> **MATERIAL PROVIDED**:
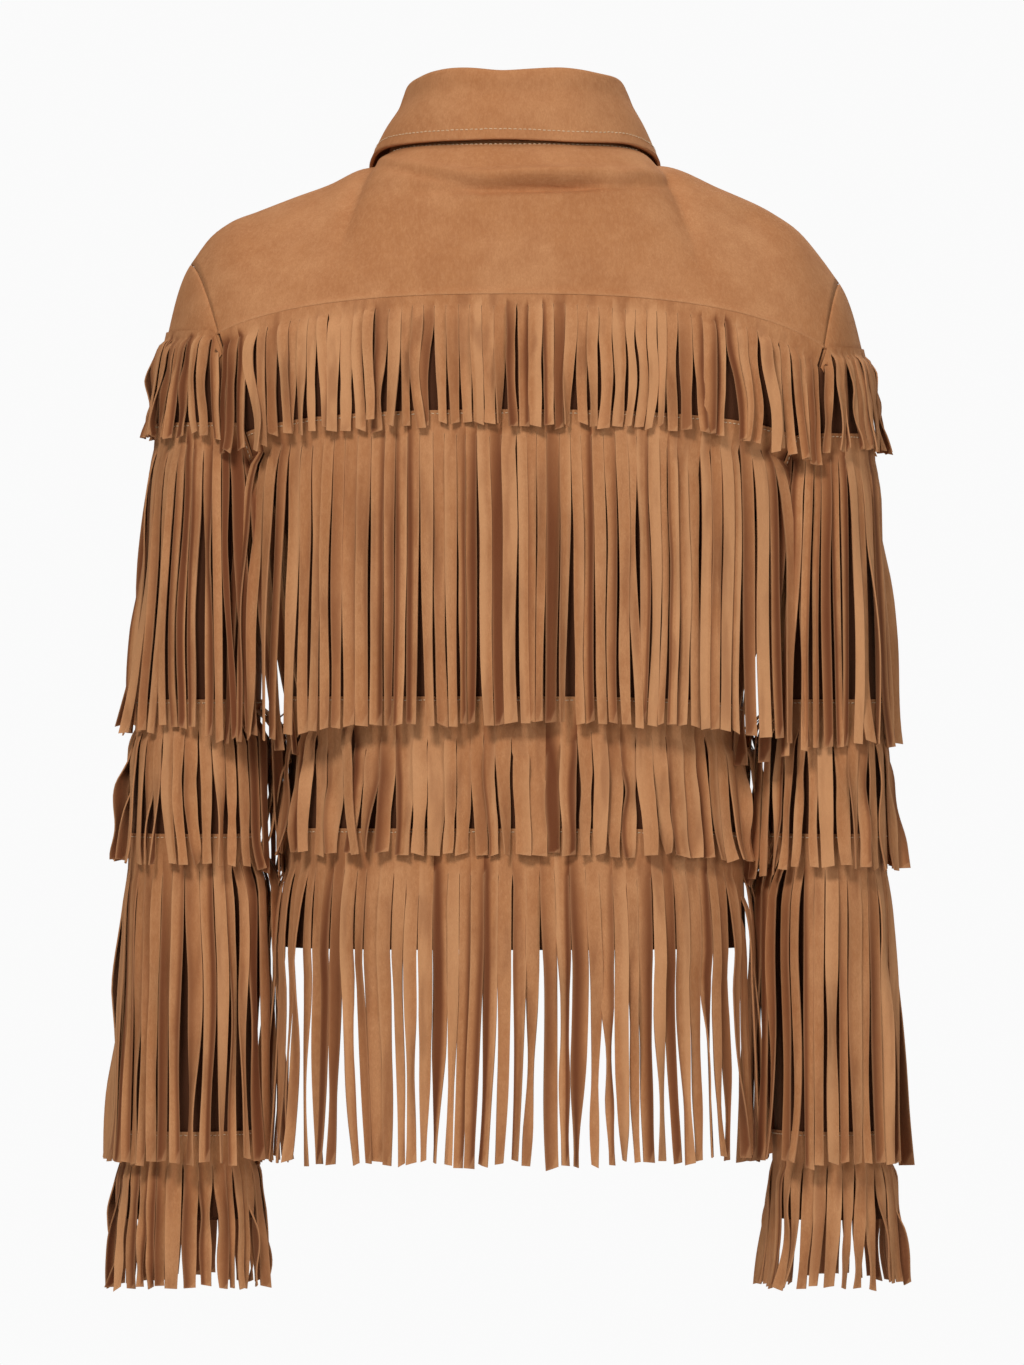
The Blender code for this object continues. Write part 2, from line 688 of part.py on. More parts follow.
def fringe_band(surface, inside, edges, seams, cuts):
    """Inner and outer points of a band from the seam line (row 0) down to the cut line (row 1)."""
    downs = np.stack([find_down(surface, edges, line) for line in (seams, cuts)])
    lying = surface(edges, downs)
    face = outward_normals(surface, edges, downs, inside)
    return lying + face * LIE, lying + face * (LIE + STRIP), face


def band_faces(edge_count, first, ring):
    """The band's faces, each as four (layer, row, edge) keys; the cut line is open where a strip starts."""
    faces = []
    for a in range(edge_count if ring else edge_count - 1):
        b = (a + 1) % edge_count
        for layer in ("in", "out"):
            faces.append([(layer, 0, a), (layer, 0, b), (layer, 1, b), (layer, 1, a)])
        faces.append([("in", 0, a), ("in", 0, b), ("out", 0, b), ("out", 0, a)])
        between_strips = a < first or (a - first) % 2 == 1
        if between_strips:
            faces.append([("in", 1, a), ("in", 1, b), ("out", 1, b), ("out", 1, a)])
    if not ring:
        for end in (0, edge_count - 1):
            faces.append([("in", 0, end), ("in", 1, end), ("out", 1, end), ("out", 0, end)])
    return faces


def strip_sections(samples, root_left, root_right, out, tip, lift):
    """Sections down a strip, each its four corners in order round it."""
    root = (root_left + root_right) / 2
    out = out * [1, 1, 0]
    out = out / np.linalg.norm(out)
    span = (root_right - root_left) * [1, 1, 0]
    half_width = np.linalg.norm(span) / 2
    sideways = np.array([-out[1], out[0], 0.0]) * np.sign(out[0] * span[1] - out[1] * span[0])
    long = root[2] - tip
    sections = []
    for share in STRIP_SECTIONS:
        low = root[2] - long * (share + CLOTH_BELOW)
        high = root[2] - long * max(share - CLOTH_ABOVE, CLOTH_START)
        cloth = reach_out(samples, root, out, half_width, low, high)
        lifted = lift * share**LIFT_POWER
        centre = root + out * max(lifted, cloth + LIE + lifted)
        centre[2] = root[2] - long * share
        across = sideways * half_width * (1 - (1 - TIP_TAPER) * share)
        through_wall = out * STRIP
        left, right = centre - across, centre + across
        sections.append([left, right, right + through_wall, left + through_wall])
    return sections


def make_fringe(name, surface, inside, samples, edges, heights, lift, ring):
    """A comb: a band between the seam and the cut line, and a strip under each pair of edges.

    Edges are places along the band, two for each strip and one more at each end of an open band.
    Heights are those of the seam, the cut line and the tips at each edge.
    """
    seams, cuts, tips = heights
    first = 0 if ring else 1
    inner, outer, face = fringe_band(surface, inside, edges, seams, cuts)
    vertices = [*inner[0], *inner[1], *outer[0], *outer[1]]
    count = len(edges)
    starts = {"in": 0, "out": 2 * count}
    faces = []
    for keys in band_faces(count, first, ring):
        faces.append(tuple(starts[layer] + row * count + edge for layer, row, edge in keys))
    for strip, left in enumerate(range(first, count - 1, 2)):
        right = left + 1
        tip = (tips[left] + tips[right]) / 2 + TIP_UNEVEN * math.sin(TIP_WAVE * strip)
        out = face[1, left] + face[1, right]
        sections = strip_sections(samples, inner[1, left], inner[1, right], out, tip, lift)
        above = [count + left, count + right, 3 * count + right, 3 * count + left]
        for corners in sections:
            below = [len(vertices) + corner for corner in range(4)]
            vertices.extend(corners)
            for corner in range(4):
                following = (corner + 1) % 4
                faces.append((above[corner], above[following], below[following], below[corner]))
            above = below
        faces.append(tuple(above))
    return new_object(name, vertices, faces, SUEDE_RAW, SUEDE_ROUGHNESS)


def strip_edges(start, end, strips, ring):
    """Places of the strips' two edges along a band, with a margin at each end of an open band."""
    if ring:
        pitch = (end - start) / strips
        starts = start + pitch * (np.arange(strips) + (1 - STRIP_FILL) / 2)
        return np.stack([starts, starts + pitch * STRIP_FILL], axis=-1).ravel()
    pitch = (end - start) / (strips + (1 - STRIP_FILL))
    starts = start + pitch * (np.arange(strips) + 1 - STRIP_FILL)
    edges = np.stack([starts, starts + pitch * STRIP_FILL], axis=-1).ravel()
    return np.concatenate([[start], edges, [end]])


def make_back_fringe():
    """The four fringes of the body: two between the armholes and two between the side seams."""
    downs = np.linspace(BACK_CLOTH_TOP, 3, CLOTH_ROWS)
    across, down = rows_and_columns(downs, np.linspace(-1, 1, CLOTH_COLUMNS))
    samples = back(across, down).reshape(-1, 3)
    for number, row in enumerate(BACK_FRINGE, start=1):
        seam, seam_left, seam_right, tip, tip_left, tip_right, furthest, strips, band, lift = row
        edges = strip_edges(-furthest, furthest, strips, False)
        share = edges**2
        seams = seam + (by_side(edges, seam_left, seam_right) - seam) * share
        tips = tip + (by_side(edges, tip_left, tip_right) - tip) * share
        name = f"fringe_back_{number}"
        heights = (seams, seams - band, tips)
        make_fringe(name, back, body_inside, samples, edges, heights, lift, False)


def make_sleeve_fringe():
    """The five fringes of each sleeve: two over the sleeve head and three whole rings."""
    downs = np.linspace(SLEEVE_CLOTH_TOP, 2, CLOTH_ROWS)
    around, down = rows_and_columns(downs, np.linspace(0, 1, CLOTH_COLUMNS, endpoint=False))
    for side, word in ((-1, "left"), (1, "right")):
        shape = sleeve_shape(side)
        samples = shape(around, down).reshape(-1, 3)
        for number, row in enumerate(SLEEVE_FRINGE[side], start=1):
            seam, tip, start, end, strips, band, lift = row
            ring = end - start == 1.0
            edges = strip_edges(start, end, strips, ring)
            heights = [np.full_like(edges, height) for height in (seam, seam - band, tip)]
            name = f"fringe_sleeve_{word}_{number}"
            make_fringe(name, shape, sleeve_inside(side), samples, edges, heights, lift, ring)


def main():
    for old in list(bpy.data.objects):
        bpy.data.objects.remove(old, do_unlink=True)
    collection = bpy.data.collections.new(OBJECT_NAME)
    bpy.context.scene.collection.children.link(collection)
    make_back()
    make_fronts()
    make_sleeves()
    make_collar()
    make_placket()
    make_back_fringe()
    make_sleeve_fringe()


main()
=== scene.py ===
# A fringed suede jacket in its worn form with no wearer, seen from the back.
# Tables and sizes are in millimetres. +Z is up, the back faces -Y, side -1 is the left of the back view.
import math

import bpy
import numpy as np
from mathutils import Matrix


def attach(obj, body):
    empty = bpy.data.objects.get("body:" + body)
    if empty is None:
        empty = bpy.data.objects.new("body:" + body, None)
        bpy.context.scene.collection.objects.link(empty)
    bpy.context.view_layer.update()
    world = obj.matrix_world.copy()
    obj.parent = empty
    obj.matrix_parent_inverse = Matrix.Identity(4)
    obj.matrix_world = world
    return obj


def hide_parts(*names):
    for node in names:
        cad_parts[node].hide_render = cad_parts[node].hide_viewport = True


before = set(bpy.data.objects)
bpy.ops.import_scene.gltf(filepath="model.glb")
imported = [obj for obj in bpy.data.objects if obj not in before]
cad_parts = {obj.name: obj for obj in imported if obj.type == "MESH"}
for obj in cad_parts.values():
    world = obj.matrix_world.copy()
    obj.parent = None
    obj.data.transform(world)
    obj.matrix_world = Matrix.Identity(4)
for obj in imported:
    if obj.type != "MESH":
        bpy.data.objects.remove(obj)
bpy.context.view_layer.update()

mm = 0.001
rng = np.random.default_rng(41)


# Curves, rounded powers and humps

def hermite(t, start, leave, end, arrive):
    # A cubic from start to end, with its slopes at both.
    ends = (1 + 2 * t) * (1 - t) ** 2 * start + t**2 * (3 - 2 * t) * end
    return ends + t * (1 - t) ** 2 * leave + t**2 * (t - 1) * arrive


def cubicPath(knots, values, at):
    # Cubic pieces through values along their first axis; the slope at a knot is that of its neighbours.
    slopes = np.gradient(values, knots, axis=0)
    place = np.clip(np.searchsorted(knots, at, side="right") - 1, 0, len(knots) - 2)
    width = knots[place + 1] - knots[place]
    t = (at - knots[place]) / width
    shape = np.shape(t) + (1,) * (values.ndim - 1)
    t, width = np.reshape(t, shape), np.reshape(width, shape)
    return hermite(t, values[place], width * slopes[place], values[place + 1], width * slopes[place + 1])


def through(table, column, at):
    rows = np.array(table)
    return cubicPath(rows[:, 0], rows[:, column], at)


def rounded(value, power):
    return np.sign(value) * np.abs(value) ** power


def bySide(across, left, right):
    return np.where(across < 0, left, right)


def hump(*offsets):
    # A Gaussian of offsets that are already divided by their reach.
    return np.exp(-sum(offset**2 for offset in offsets))


# The jacket's body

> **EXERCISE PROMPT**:
Quote only the stretch of lines that starts the data above and ends with the line containing "return lying +", both included.

> **SOLVED EXERCISE**:
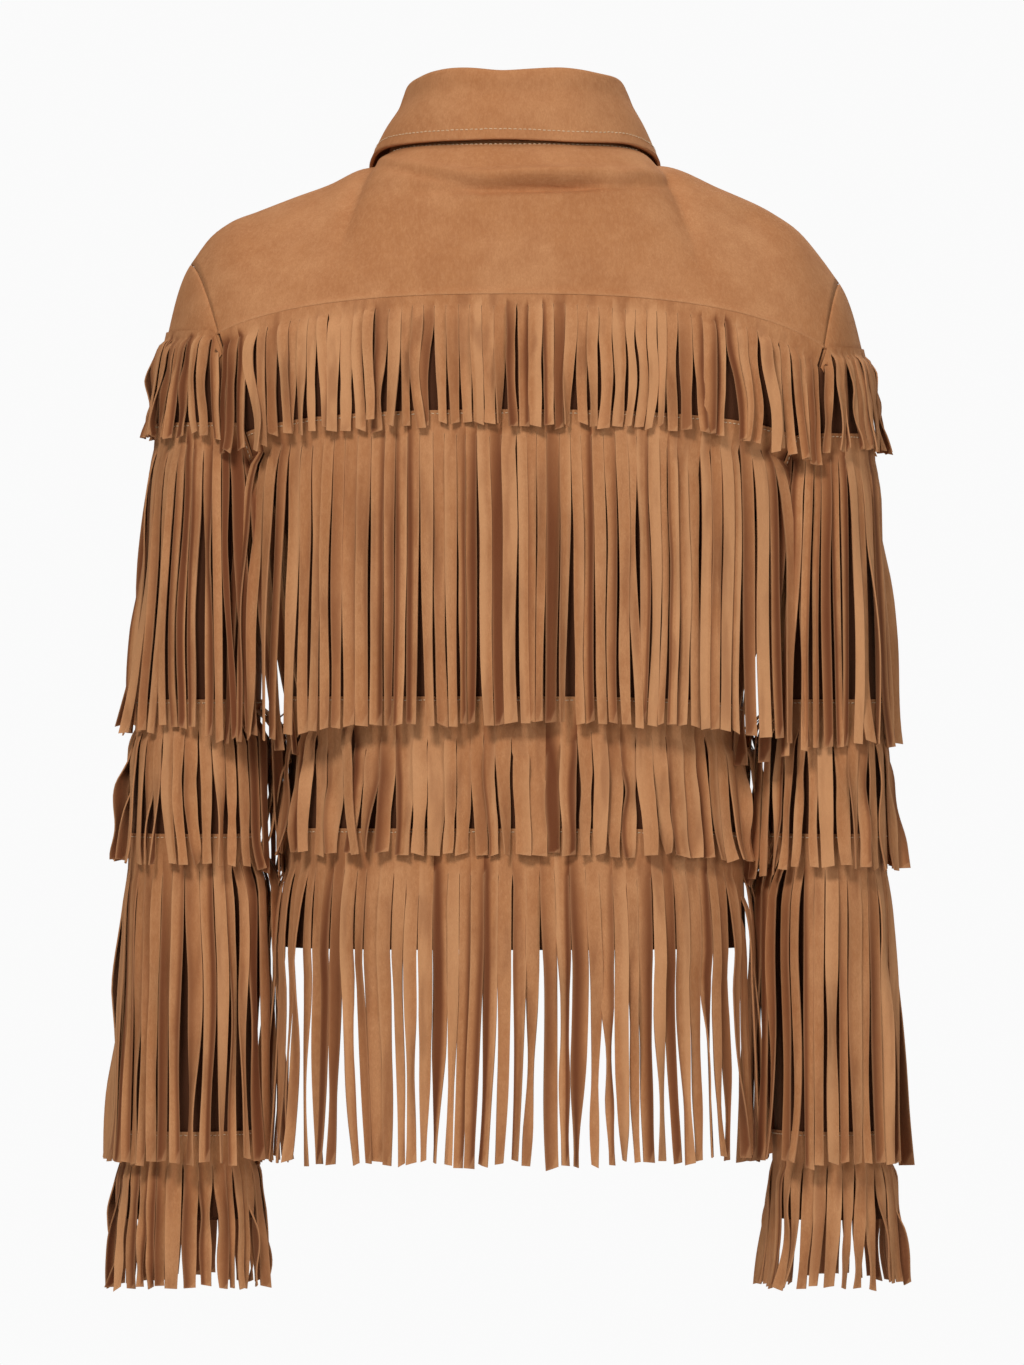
The Blender code for this object continues. Write part 2, from line 688 of part.py on. More parts follow.
def fringe_band(surface, inside, edges, seams, cuts):
    """Inner and outer points of a band from the seam line (row 0) down to the cut line (row 1)."""
    downs = np.stack([find_down(surface, edges, line) for line in (seams, cuts)])
    lying = surface(edges, downs)
    face = outward_normals(surface, edges, downs, inside)
    return lying + face * LIE, lying + face * (LIE + STRIP), face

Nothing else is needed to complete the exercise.